What's more, the smaller a piece of plastic is, the greater its surface area exposed to the surrounding environment in relation to its volume. However, interactions between plastic and soil occur mainly on its surface. Thus, for the same amount of plastic, microplastics and especially nanoplastics have a much larger contact surface with their environment than larger fragments.

This large surface area makes them particularly reactive: they interact more strongly with molecules present in the soil. Many chemicals can thus attach themselves to the surface of these particles, including organic pollutants and metals. In the presence of pesticides, plastics can then behave like real “chemical sponges,” capturing and concentrating undesirable and potentially toxic substances locally.

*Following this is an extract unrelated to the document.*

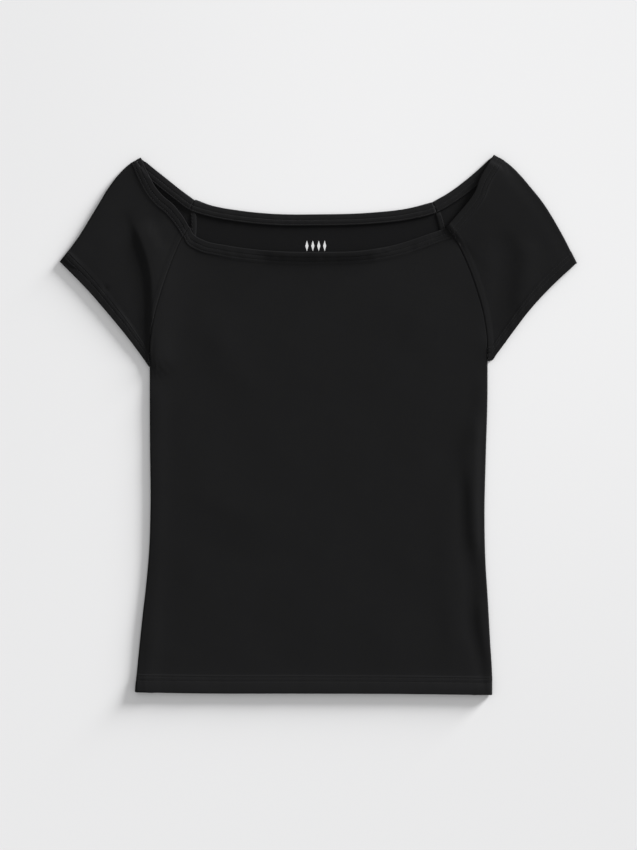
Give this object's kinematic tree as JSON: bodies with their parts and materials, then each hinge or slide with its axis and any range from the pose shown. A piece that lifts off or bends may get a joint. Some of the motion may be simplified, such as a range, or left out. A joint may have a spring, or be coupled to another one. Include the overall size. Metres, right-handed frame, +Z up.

Biodegradable plastic? A promise that needs to be qualified

To address this issue, so-called “biodegradable” plastics have been developed. Presented as an alternative to conventional plastic films, they are based on an appealing principle: after use, they are transformed by microorganisms in the soil into natural compounds such as water and carbon dioxide.

But this promise is highly dependent on environmental conditions. Biodegradability is dependent on environmental conditions. Plastic can degrade quickly in an industrial composting facility, where it is subjected to high temperatures, but remain almost intact for a long time in cooler agricultural soil.

This is particularly the case for polymers commonly used in biodegradable mulch films, such as polybutylene adipate-co-terephthalate (PBAT) or polybutylene succinate (PBS). Under real-world conditions in agricultural fields, their degradation may remain incomplete.

This raises the question of their long-term fate and their actual ability to limit the accumulation of nano- and microplastics in soils.

Earthworms to the rescue?

In light of these failures, researchers are now working to understand the causes and identify the environmental and biological conditions that would improve the degradation of these plastics in agricultural soils. It is not just a question of designing new materials, but also of adapting agricultural practices to their presence in the soil, particularly in systems where mulch films are used intensively.

Scientists are therefore interested in the role of organic amendments, biostimulants, and microbial extracts, which can modify the biological activity of soils. Studies have shown that vermicompost—compost produced by earthworms—can significantly improve the performance of certain biodegradable plastics in agricultural conditions. This effect can be explained both by the addition of nutrients that promote soil microorganisms and by the presence of specific microbial flora from the digestive tract of earthworms.

To better understand these mechanisms, laboratory experiments are monitoring the degradation of plastics using respirometric systems that measure the conversion of carbon in plastics into carbon dioxide by microorganisms. These devices make it possible to quantitatively assess the conditions under which this degradation is accelerated.

Improving plastics and practices

While so-called biodegradable plastics represent an interesting avenue for combating the accumulation of nano- and microplastics in soil, their effectiveness depends heavily on actual conditions in the agricultural environment and they cannot be considered a systematic solution or taken for granted.

Research shows that improving their biodegradation requires a better understanding of the interaction between materials, the biological functioning of soils, and associated farming practices. Specific organic amendments, the addition of exogenous strains, and the stimulation of indigenous microbial activity are all potential levers.

Ultimately, reducing plastic pollution in agriculture will require a comprehensive approach, combining technological innovation, appropriate agronomic practices, and consistent regulatory frameworks in order to reconcile agricultural performance with sustainable soil protection.